STORED DATA:
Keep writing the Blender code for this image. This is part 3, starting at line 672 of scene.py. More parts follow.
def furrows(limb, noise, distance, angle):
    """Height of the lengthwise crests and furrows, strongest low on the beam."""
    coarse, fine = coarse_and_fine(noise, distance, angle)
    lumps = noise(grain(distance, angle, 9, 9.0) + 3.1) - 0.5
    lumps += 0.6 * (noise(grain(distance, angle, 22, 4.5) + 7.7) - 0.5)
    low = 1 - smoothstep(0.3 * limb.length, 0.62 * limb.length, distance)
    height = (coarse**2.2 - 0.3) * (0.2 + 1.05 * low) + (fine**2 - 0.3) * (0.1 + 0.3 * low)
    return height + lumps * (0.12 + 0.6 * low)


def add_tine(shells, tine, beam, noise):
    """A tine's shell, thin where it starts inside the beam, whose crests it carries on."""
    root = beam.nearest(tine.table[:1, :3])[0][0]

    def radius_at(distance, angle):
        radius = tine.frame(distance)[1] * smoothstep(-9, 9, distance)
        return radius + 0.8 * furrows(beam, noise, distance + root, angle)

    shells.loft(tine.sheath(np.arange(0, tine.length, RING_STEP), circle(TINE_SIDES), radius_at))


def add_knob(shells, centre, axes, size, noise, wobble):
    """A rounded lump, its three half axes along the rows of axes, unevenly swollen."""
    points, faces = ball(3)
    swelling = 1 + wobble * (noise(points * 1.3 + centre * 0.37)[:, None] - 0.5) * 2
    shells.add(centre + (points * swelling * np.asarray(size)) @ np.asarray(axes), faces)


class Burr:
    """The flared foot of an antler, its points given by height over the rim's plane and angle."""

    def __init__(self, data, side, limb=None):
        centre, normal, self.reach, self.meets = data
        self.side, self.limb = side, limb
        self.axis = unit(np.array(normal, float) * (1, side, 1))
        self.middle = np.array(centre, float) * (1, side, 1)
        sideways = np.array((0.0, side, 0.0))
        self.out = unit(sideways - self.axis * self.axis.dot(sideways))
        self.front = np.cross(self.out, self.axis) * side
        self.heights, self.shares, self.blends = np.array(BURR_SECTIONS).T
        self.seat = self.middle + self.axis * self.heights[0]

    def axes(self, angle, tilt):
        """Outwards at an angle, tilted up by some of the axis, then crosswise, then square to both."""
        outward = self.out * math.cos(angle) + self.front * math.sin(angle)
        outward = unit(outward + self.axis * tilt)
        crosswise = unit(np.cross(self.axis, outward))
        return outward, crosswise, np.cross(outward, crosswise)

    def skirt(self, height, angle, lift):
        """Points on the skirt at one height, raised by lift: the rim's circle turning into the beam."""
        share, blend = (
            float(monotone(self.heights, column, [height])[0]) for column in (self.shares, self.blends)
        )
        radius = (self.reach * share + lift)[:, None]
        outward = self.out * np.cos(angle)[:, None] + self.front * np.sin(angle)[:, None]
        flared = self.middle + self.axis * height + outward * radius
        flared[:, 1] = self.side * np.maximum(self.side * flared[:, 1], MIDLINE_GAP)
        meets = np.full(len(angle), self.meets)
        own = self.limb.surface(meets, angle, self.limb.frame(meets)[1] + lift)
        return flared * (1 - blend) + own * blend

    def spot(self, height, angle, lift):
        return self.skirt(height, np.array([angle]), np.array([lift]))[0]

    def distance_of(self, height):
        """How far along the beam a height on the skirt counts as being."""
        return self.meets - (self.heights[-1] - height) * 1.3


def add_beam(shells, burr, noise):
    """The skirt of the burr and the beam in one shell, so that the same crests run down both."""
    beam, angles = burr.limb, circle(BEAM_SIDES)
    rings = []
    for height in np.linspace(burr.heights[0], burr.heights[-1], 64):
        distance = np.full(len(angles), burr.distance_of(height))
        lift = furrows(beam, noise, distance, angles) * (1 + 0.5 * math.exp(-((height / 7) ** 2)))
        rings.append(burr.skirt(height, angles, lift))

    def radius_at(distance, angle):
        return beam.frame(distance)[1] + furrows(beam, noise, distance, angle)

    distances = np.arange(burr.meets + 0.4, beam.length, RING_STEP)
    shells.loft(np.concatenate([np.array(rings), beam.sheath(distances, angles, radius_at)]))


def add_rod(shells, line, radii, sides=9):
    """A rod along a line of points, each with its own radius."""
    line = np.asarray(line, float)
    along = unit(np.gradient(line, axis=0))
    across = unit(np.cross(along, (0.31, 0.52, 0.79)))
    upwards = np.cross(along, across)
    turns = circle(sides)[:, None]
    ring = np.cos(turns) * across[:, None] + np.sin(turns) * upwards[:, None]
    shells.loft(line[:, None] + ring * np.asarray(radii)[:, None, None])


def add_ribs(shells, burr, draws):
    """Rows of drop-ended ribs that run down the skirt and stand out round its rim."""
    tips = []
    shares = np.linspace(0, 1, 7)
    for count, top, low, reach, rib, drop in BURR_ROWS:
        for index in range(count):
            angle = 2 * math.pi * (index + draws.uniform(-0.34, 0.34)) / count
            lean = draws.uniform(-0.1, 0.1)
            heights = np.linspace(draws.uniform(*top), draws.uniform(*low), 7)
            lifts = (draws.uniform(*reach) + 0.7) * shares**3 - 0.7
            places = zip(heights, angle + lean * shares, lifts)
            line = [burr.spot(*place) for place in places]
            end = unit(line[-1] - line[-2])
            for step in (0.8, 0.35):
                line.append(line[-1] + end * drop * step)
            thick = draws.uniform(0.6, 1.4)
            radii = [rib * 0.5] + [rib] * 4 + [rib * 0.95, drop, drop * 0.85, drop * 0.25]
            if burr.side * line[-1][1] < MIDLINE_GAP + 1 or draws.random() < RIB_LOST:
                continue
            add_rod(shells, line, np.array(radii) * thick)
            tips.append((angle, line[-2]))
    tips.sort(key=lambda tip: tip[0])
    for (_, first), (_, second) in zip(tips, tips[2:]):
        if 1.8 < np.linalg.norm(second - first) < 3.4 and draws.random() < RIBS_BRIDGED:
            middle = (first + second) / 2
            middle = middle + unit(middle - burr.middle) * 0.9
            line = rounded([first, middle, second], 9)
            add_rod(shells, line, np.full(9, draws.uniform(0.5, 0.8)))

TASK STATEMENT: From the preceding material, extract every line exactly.

SOLUTION BELOW:
Keep writing the Blender code for this image. This is part 3, starting at line 672 of scene.py. More parts follow.
def furrows(limb, noise, distance, angle):
    """Height of the lengthwise crests and furrows, strongest low on the beam."""
    coarse, fine = coarse_and_fine(noise, distance, angle)
    lumps = noise(grain(distance, angle, 9, 9.0) + 3.1) - 0.5
    lumps += 0.6 * (noise(grain(distance, angle, 22, 4.5) + 7.7) - 0.5)
    low = 1 - smoothstep(0.3 * limb.length, 0.62 * limb.length, distance)
    height = (coarse**2.2 - 0.3) * (0.2 + 1.05 * low) + (fine**2 - 0.3) * (0.1 + 0.3 * low)
    return height + lumps * (0.12 + 0.6 * low)


def add_tine(shells, tine, beam, noise):
    """A tine's shell, thin where it starts inside the beam, whose crests it carries on."""
    root = beam.nearest(tine.table[:1, :3])[0][0]

    def radius_at(distance, angle):
        radius = tine.frame(distance)[1] * smoothstep(-9, 9, distance)
        return radius + 0.8 * furrows(beam, noise, distance + root, angle)

    shells.loft(tine.sheath(np.arange(0, tine.length, RING_STEP), circle(TINE_SIDES), radius_at))


def add_knob(shells, centre, axes, size, noise, wobble):
    """A rounded lump, its three half axes along the rows of axes, unevenly swollen."""
    points, faces = ball(3)
    swelling = 1 + wobble * (noise(points * 1.3 + centre * 0.37)[:, None] - 0.5) * 2
    shells.add(centre + (points * swelling * np.asarray(size)) @ np.asarray(axes), faces)


class Burr:
    """The flared foot of an antler, its points given by height over the rim's plane and angle."""

    def __init__(self, data, side, limb=None):
        centre, normal, self.reach, self.meets = data
        self.side, self.limb = side, limb
        self.axis = unit(np.array(normal, float) * (1, side, 1))
        self.middle = np.array(centre, float) * (1, side, 1)
        sideways = np.array((0.0, side, 0.0))
        self.out = unit(sideways - self.axis * self.axis.dot(sideways))
        self.front = np.cross(self.out, self.axis) * side
        self.heights, self.shares, self.blends = np.array(BURR_SECTIONS).T
        self.seat = self.middle + self.axis * self.heights[0]

    def axes(self, angle, tilt):
        """Outwards at an angle, tilted up by some of the axis, then crosswise, then square to both."""
        outward = self.out * math.cos(angle) + self.front * math.sin(angle)
        outward = unit(outward + self.axis * tilt)
        crosswise = unit(np.cross(self.axis, outward))
        return outward, crosswise, np.cross(outward, crosswise)

    def skirt(self, height, angle, lift):
        """Points on the skirt at one height, raised by lift: the rim's circle turning into the beam."""
        share, blend = (
            float(monotone(self.heights, column, [height])[0]) for column in (self.shares, self.blends)
        )
        radius = (self.reach * share + lift)[:, None]
        outward = self.out * np.cos(angle)[:, None] + self.front * np.sin(angle)[:, None]
        flared = self.middle + self.axis * height + outward * radius
        flared[:, 1] = self.side * np.maximum(self.side * flared[:, 1], MIDLINE_GAP)
        meets = np.full(len(angle), self.meets)
        own = self.limb.surface(meets, angle, self.limb.frame(meets)[1] + lift)
        return flared * (1 - blend) + own * blend

    def spot(self, height, angle, lift):
        return self.skirt(height, np.array([angle]), np.array([lift]))[0]

    def distance_of(self, height):
        """How far along the beam a height on the skirt counts as being."""
        return self.meets - (self.heights[-1] - height) * 1.3


def add_beam(shells, burr, noise):
    """The skirt of the burr and the beam in one shell, so that the same crests run down both."""
    beam, angles = burr.limb, circle(BEAM_SIDES)
    rings = []
    for height in np.linspace(burr.heights[0], burr.heights[-1], 64):
        distance = np.full(len(angles), burr.distance_of(height))
        lift = furrows(beam, noise, distance, angles) * (1 + 0.5 * math.exp(-((height / 7) ** 2)))
        rings.append(burr.skirt(height, angles, lift))

    def radius_at(distance, angle):
        return beam.frame(distance)[1] + furrows(beam, noise, distance, angle)

    distances = np.arange(burr.meets + 0.4, beam.length, RING_STEP)
    shells.loft(np.concatenate([np.array(rings), beam.sheath(distances, angles, radius_at)]))


def add_rod(shells, line, radii, sides=9):
    """A rod along a line of points, each with its own radius."""
    line = np.asarray(line, float)
    along = unit(np.gradient(line, axis=0))
    across = unit(np.cross(along, (0.31, 0.52, 0.79)))
    upwards = np.cross(along, across)
    turns = circle(sides)[:, None]
    ring = np.cos(turns) * across[:, None] + np.sin(turns) * upwards[:, None]
    shells.loft(line[:, None] + ring * np.asarray(radii)[:, None, None])


def add_ribs(shells, burr, draws):
    """Rows of drop-ended ribs that run down the skirt and stand out round its rim."""
    tips = []
    shares = np.linspace(0, 1, 7)
    for count, top, low, reach, rib, drop in BURR_ROWS:
        for index in range(count):
            angle = 2 * math.pi * (index + draws.uniform(-0.34, 0.34)) / count
            lean = draws.uniform(-0.1, 0.1)
            heights = np.linspace(draws.uniform(*top), draws.uniform(*low), 7)
            lifts = (draws.uniform(*reach) + 0.7) * shares**3 - 0.7
            places = zip(heights, angle + lean * shares, lifts)
            line = [burr.spot(*place) for place in places]
            end = unit(line[-1] - line[-2])
            for step in (0.8, 0.35):
                line.append(line[-1] + end * drop * step)
            thick = draws.uniform(0.6, 1.4)
            radii = [rib * 0.5] + [rib] * 4 + [rib * 0.95, drop, drop * 0.85, drop * 0.25]
            if burr.side * line[-1][1] < MIDLINE_GAP + 1 or draws.random() < RIB_LOST:
                continue
            add_rod(shells, line, np.array(radii) * thick)
            tips.append((angle, line[-2]))
    tips.sort(key=lambda tip: tip[0])
    for (_, first), (_, second) in zip(tips, tips[2:]):
        if 1.8 < np.linalg.norm(second - first) < 3.4 and draws.random() < RIBS_BRIDGED:
            middle = (first + second) / 2
            middle = middle + unit(middle - burr.middle) * 0.9
            line = rounded([first, middle, second], 9)
            add_rod(shells, line, np.full(9, draws.uniform(0.5, 0.8)))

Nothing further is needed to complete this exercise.